(Data extracted from a collection)
———
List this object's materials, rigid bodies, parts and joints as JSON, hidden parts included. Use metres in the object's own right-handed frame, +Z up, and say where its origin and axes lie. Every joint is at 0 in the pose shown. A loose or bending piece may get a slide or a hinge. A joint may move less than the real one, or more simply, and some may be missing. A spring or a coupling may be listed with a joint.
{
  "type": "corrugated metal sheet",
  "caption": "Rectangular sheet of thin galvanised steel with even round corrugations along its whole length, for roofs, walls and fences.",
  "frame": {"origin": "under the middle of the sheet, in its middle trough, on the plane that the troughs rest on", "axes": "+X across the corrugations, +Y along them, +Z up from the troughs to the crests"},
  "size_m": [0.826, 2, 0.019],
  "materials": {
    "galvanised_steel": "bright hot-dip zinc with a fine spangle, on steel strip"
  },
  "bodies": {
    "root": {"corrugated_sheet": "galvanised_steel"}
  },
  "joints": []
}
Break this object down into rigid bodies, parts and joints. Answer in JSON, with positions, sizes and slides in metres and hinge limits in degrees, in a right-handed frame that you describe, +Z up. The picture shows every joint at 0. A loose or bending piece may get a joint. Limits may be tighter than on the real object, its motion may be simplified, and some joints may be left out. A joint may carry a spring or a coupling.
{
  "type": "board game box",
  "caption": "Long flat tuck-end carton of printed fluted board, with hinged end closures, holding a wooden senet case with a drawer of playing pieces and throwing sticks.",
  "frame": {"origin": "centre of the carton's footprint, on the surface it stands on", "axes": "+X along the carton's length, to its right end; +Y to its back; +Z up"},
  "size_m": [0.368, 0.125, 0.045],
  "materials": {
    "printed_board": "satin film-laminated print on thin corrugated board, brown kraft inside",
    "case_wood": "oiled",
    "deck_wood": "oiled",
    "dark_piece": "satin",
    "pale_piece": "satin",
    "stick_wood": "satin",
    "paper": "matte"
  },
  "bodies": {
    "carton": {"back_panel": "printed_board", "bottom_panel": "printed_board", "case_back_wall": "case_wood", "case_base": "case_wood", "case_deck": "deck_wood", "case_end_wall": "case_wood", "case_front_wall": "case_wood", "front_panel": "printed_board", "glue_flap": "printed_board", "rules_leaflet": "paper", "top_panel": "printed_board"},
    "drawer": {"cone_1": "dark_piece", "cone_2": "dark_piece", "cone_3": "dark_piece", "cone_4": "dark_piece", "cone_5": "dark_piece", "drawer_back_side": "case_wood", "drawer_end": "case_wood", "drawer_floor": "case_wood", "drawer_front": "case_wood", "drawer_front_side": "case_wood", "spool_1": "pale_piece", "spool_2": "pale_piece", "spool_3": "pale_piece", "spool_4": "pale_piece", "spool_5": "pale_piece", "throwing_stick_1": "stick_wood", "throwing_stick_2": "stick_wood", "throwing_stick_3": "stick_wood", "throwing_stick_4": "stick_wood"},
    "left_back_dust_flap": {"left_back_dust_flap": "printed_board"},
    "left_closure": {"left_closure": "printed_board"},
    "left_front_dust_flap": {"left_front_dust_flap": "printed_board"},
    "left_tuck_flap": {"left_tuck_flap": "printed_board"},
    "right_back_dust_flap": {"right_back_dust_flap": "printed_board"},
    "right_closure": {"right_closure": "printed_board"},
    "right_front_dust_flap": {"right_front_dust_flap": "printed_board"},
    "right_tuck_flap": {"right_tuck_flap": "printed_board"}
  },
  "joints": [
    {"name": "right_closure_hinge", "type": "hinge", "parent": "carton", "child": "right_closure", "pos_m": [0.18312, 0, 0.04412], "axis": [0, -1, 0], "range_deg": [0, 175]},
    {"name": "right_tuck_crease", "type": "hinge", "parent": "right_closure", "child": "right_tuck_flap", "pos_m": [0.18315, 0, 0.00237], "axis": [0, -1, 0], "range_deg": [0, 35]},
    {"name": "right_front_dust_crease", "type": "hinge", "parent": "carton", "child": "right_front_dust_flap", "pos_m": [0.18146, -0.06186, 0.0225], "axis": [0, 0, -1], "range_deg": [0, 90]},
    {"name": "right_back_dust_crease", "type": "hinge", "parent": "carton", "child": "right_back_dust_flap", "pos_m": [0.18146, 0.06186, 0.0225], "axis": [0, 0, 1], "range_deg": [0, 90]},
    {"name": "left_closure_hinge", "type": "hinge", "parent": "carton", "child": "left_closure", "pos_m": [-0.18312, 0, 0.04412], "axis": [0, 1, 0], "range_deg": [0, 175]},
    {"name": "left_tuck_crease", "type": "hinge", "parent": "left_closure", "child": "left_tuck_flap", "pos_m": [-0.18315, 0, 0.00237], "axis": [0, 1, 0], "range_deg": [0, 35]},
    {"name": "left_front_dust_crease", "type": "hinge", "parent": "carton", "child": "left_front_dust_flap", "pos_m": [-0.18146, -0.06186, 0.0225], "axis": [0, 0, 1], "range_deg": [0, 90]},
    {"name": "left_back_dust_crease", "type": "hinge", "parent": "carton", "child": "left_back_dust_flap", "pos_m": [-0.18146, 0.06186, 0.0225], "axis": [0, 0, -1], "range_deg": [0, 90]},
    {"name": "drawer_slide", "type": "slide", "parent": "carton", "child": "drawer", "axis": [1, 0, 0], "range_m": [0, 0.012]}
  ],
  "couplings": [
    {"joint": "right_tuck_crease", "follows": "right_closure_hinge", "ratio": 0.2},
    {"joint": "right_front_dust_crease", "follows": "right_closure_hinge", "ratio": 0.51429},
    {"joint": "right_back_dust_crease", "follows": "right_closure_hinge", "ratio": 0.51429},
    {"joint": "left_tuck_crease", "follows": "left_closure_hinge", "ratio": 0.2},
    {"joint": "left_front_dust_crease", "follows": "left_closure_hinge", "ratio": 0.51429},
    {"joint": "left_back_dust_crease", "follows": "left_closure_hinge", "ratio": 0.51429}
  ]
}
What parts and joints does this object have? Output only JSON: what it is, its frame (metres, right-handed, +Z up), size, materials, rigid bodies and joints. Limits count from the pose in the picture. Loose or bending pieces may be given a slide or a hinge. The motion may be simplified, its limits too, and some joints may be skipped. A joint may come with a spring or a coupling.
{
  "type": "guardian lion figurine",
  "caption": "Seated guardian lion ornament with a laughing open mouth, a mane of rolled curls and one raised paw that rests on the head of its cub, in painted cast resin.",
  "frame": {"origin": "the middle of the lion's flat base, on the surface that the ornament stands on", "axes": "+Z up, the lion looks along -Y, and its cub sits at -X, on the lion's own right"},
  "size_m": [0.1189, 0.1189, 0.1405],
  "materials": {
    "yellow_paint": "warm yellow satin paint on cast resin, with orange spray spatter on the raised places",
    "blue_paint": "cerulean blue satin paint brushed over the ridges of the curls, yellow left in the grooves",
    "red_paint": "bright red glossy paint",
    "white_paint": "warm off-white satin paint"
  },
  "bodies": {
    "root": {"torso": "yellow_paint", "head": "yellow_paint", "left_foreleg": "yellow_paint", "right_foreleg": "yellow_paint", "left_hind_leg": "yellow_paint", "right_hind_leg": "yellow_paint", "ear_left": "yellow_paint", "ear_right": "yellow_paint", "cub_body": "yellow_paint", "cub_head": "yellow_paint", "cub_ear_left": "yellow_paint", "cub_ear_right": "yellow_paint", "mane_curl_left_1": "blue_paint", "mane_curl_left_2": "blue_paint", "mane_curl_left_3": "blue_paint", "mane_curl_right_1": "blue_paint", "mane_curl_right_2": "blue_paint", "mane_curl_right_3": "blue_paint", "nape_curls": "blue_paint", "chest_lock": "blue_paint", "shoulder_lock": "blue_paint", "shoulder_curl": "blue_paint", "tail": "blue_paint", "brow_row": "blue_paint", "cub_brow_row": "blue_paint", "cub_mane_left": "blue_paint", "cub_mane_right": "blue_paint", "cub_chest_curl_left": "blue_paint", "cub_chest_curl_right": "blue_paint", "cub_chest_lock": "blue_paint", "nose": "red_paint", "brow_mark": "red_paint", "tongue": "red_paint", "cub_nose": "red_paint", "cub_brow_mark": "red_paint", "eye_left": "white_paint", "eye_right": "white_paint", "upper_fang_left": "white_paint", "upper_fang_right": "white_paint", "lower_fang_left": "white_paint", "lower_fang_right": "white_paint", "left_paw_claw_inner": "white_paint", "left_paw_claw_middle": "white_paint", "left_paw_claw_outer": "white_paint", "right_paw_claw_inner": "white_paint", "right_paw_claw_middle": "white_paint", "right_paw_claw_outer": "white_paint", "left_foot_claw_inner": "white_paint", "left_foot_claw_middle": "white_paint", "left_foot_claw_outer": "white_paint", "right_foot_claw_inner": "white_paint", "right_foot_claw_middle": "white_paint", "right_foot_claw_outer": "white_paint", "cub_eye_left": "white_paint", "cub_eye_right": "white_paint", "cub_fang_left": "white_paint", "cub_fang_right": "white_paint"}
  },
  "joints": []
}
———
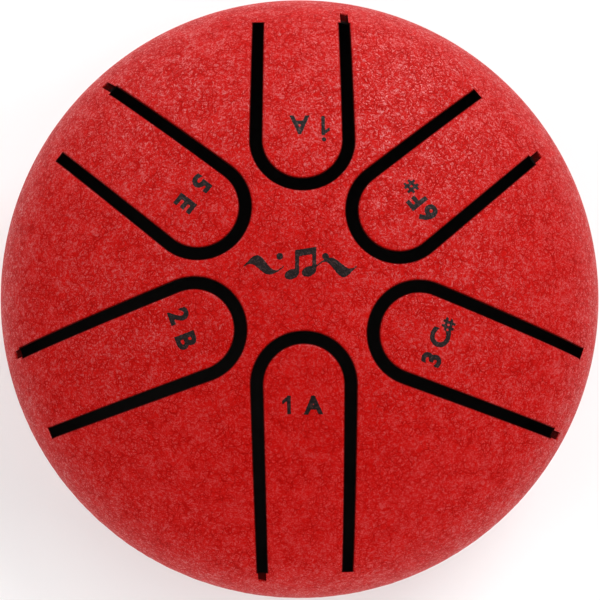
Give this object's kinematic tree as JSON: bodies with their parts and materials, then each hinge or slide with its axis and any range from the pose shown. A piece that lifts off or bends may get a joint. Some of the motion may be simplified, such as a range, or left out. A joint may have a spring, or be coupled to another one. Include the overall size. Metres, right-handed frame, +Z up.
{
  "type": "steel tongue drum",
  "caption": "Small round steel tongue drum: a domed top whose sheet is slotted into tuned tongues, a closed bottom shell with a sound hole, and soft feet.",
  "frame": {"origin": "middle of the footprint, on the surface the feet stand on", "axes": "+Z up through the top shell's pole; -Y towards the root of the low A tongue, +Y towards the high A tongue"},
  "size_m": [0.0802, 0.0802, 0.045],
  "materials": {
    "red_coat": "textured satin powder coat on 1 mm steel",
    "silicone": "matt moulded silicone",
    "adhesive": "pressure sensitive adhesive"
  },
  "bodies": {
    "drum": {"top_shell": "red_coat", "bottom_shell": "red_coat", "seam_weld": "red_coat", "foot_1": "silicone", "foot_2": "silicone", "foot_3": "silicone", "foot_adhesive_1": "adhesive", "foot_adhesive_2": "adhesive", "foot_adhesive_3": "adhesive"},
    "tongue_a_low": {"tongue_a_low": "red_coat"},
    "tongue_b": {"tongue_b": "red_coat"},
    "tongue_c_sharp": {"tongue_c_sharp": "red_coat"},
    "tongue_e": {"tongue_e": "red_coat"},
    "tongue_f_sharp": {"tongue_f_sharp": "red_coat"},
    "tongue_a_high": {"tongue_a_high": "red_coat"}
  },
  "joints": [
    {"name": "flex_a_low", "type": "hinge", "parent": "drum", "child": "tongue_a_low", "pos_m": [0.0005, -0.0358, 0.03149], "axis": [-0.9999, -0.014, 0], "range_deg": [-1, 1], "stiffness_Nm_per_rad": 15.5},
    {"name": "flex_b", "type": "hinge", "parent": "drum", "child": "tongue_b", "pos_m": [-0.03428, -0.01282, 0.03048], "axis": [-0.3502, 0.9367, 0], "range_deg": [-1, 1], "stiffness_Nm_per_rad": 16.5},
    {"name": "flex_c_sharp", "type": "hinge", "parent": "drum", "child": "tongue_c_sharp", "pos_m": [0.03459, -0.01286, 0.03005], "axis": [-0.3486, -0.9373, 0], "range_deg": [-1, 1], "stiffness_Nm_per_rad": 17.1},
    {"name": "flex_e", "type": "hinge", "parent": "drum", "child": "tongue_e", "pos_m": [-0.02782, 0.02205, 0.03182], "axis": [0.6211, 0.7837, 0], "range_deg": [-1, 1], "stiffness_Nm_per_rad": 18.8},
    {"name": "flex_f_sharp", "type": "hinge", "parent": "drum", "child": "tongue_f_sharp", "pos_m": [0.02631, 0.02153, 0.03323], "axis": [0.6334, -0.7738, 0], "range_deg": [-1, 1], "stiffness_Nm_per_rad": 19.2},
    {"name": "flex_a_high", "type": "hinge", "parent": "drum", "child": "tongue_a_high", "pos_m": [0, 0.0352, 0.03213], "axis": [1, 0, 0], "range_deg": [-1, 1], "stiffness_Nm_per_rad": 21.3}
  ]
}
———
• [REQUEST]: Give only the number of lines in the data that include the string "bending".

• [COMPLETE ANSWER]: 3